We can then drop in the subqueries from above to form the overall query. To keep track of the fields returned by the various subqueries, I make use of correlation names for each subquery. (See notebook 11.1 for use of correlation names.)


In [None]:
%%sql

SELECT ac.year, max_appearance_count, COUNT(person.id) AS person_count
FROM 

    -- appearance count per actor per year
    (SELECT person.id, year, COUNT(movie_id) AS appearance_count
     FROM person, cast_member, movie
     WHERE person.id = cast_member.person_id
        AND cast_member.movie_id = movie.id
     GROUP BY person.id, year
    ) AS ac,           -- appearance count

    -- max appearance count per year
    (SELECT year, MAX(appearance_count) AS max_appearance_count
     FROM 
     
         -- appearance count per actor per year
         (SELECT person.id, year, COUNT(movie_id) AS appearance_count
          FROM person, cast_member, movie
          WHERE person.id = cast_member.person_id
            AND cast_member.movie_id = movie.id
         GROUP BY person.id, year
         ) AS iac      -- note change of name, inner appearance count
     GROUP BY year   
    ) AS mac,          -- max appearance count

    person
WHERE person.id = ac.id
    AND ac.year = mac.year
    AND appearance_count = max_appearance_count
GROUP BY ac.year, max_appearance_count
ORDER BY year;

In [None]:
max_appearances_by_year = _ # give a name to the result above
max_appearances_by_year.set_index('year', inplace=True)
max_appearances_by_year.head()

What does this data look like?

In [None]:
max_appearances_by_year.describe()

The `max_appearance_count` looks like a fairly constrained range of results, going from 1 to 7 with a median of 4. The `person_count` is somewhat less constrained: the mean is 7, the median is 2, but the maximum is 104!

#### End of Activity 4

---------------------------------------------------

## Viewing the Data (Optional)

As this activity is optional, you can either attempt it yourself, or feel free to skim my approach as an alternative.

Now we have the data, we can plot it. (If necessary, run the code in the previous Activity so that the `max_appearances_by_year` dataframe is defined and populated.) Let's start by just looking at the maximum number of appearances for any actor in a year.

In [None]:
ax = max_appearances_by_year['max_appearance_count'].plot()

#We could equally limit the columns included in the plot with the construction:
#ax = max_appearances_by_year['max_appearance_count'].plot()

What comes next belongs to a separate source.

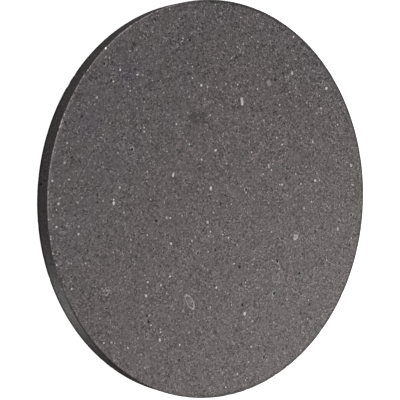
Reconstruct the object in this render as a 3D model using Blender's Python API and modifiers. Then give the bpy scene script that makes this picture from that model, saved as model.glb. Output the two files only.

ax.set(title="Max appearances by an actor each year over time", 
       xlabel='Year', 
       ylabel='Max appearances by an actor that year');

What if we try plotting both data series on the same graph?

In [None]:
ax = max_appearances_by_year.plot() #This plots all numerical columns
# The index values are plotted on the x-axis
ax.set(title="Max appearances by an actor each year over time", 
       xlabel='Year', 
       ylabel='Max appearances by an actor that year');

That really isn't useful: the spike of very large numbers in the 1910s swamps everything else.

We can try to alleviate that by plotting the `person_count` on a _secondary y-axis_ on the right. (Adding axis labels to the secondary y-axis just gets convoluted, so we won't bother here.)

In [None]:
ax = max_appearances_by_year.plot(secondary_y=['person_count'])
ax.set(title="Max appearances by an actor each year over time", 
       xlabel='Year', 
       ylabel='Max appearances by an actor that year');

Which, frankly, _still_ isn't that illuminating. There seems to be a limit of seven appearances per actor per year, but the number of people with that many credits varies widely. For most of the period of interest, there was a maximum of 2–4 appearances per actor per year, with around 10 people having that many appearances.

The spike in the 1910s is where there are years with many actors with one appearance each. 

# Conclusion
This notebook has shown you how to use subqueries as tables in a query. As you have seen, this allows you to express more sophisticated queries in just SQL, but at the cost of some rather complex queries. In the next notebook, you'll look at how to use **views** to keep queries simple while still doing complex tasks.